What is asked:
Starting from the line that contains "obj.matrix_world = Matrix.Identity(4)", reproduce each line exactly through the end of the material, and include no other lines.

Source material:
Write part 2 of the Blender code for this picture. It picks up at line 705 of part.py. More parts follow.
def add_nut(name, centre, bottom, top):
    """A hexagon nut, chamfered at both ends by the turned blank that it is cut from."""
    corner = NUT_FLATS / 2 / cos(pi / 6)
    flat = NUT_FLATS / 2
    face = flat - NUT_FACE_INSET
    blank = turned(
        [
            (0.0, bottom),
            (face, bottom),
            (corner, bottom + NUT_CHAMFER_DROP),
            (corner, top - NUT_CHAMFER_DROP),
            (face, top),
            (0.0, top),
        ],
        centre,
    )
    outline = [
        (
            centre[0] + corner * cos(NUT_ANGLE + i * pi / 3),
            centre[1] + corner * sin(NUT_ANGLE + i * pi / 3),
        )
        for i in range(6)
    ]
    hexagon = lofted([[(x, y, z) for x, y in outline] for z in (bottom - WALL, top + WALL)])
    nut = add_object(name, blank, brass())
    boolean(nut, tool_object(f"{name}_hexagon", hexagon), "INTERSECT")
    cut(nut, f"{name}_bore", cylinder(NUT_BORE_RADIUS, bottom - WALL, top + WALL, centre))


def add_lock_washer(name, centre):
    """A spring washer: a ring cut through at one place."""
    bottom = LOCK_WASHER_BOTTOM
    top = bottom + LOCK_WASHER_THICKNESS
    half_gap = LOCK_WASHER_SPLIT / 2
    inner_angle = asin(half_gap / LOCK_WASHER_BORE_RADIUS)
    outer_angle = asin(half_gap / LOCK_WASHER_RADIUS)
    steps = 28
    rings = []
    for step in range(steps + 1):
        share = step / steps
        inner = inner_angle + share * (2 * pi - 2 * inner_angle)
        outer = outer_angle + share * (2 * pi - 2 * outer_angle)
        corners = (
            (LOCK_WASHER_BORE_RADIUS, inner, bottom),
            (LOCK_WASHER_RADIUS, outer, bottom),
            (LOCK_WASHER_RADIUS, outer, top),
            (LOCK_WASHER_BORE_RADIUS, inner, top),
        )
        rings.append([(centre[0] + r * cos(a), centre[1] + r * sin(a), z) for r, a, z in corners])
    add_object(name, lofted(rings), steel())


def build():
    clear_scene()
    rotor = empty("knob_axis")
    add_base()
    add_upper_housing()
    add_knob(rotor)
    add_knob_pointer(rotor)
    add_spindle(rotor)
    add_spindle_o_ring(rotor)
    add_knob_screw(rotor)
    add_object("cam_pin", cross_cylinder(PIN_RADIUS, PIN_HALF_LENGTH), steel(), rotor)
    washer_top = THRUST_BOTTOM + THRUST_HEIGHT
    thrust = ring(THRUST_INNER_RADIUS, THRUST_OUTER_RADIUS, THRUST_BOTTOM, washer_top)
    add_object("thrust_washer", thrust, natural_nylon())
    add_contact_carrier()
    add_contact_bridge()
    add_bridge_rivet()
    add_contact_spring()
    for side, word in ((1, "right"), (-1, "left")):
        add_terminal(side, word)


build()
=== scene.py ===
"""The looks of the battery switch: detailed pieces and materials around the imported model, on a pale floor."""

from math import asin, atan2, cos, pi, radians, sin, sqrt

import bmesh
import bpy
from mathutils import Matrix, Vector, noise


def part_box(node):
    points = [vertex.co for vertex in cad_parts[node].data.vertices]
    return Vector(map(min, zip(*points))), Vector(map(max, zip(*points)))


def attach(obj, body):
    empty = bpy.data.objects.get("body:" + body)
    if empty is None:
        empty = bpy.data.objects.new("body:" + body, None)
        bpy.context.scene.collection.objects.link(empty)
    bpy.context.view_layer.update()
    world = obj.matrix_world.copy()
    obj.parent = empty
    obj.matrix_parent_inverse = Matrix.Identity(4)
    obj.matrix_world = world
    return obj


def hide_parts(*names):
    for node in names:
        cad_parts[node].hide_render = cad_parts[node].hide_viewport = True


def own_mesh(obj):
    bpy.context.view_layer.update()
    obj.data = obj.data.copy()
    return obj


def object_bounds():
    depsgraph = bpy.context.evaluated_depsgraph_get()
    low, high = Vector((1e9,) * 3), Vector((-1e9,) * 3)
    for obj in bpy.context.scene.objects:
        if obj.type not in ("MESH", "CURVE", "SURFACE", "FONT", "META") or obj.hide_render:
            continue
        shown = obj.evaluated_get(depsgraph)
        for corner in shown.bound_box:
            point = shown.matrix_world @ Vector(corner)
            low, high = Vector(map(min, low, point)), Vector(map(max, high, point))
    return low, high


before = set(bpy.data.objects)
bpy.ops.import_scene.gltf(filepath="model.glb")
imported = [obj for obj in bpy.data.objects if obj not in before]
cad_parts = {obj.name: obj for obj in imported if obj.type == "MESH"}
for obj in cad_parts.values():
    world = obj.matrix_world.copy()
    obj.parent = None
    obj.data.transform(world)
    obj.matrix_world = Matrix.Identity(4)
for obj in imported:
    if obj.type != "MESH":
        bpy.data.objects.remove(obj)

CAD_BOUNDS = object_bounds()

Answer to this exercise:
    obj.matrix_world = Matrix.Identity(4)
for obj in imported:
    if obj.type != "MESH":
        bpy.data.objects.remove(obj)

CAD_BOUNDS = object_bounds()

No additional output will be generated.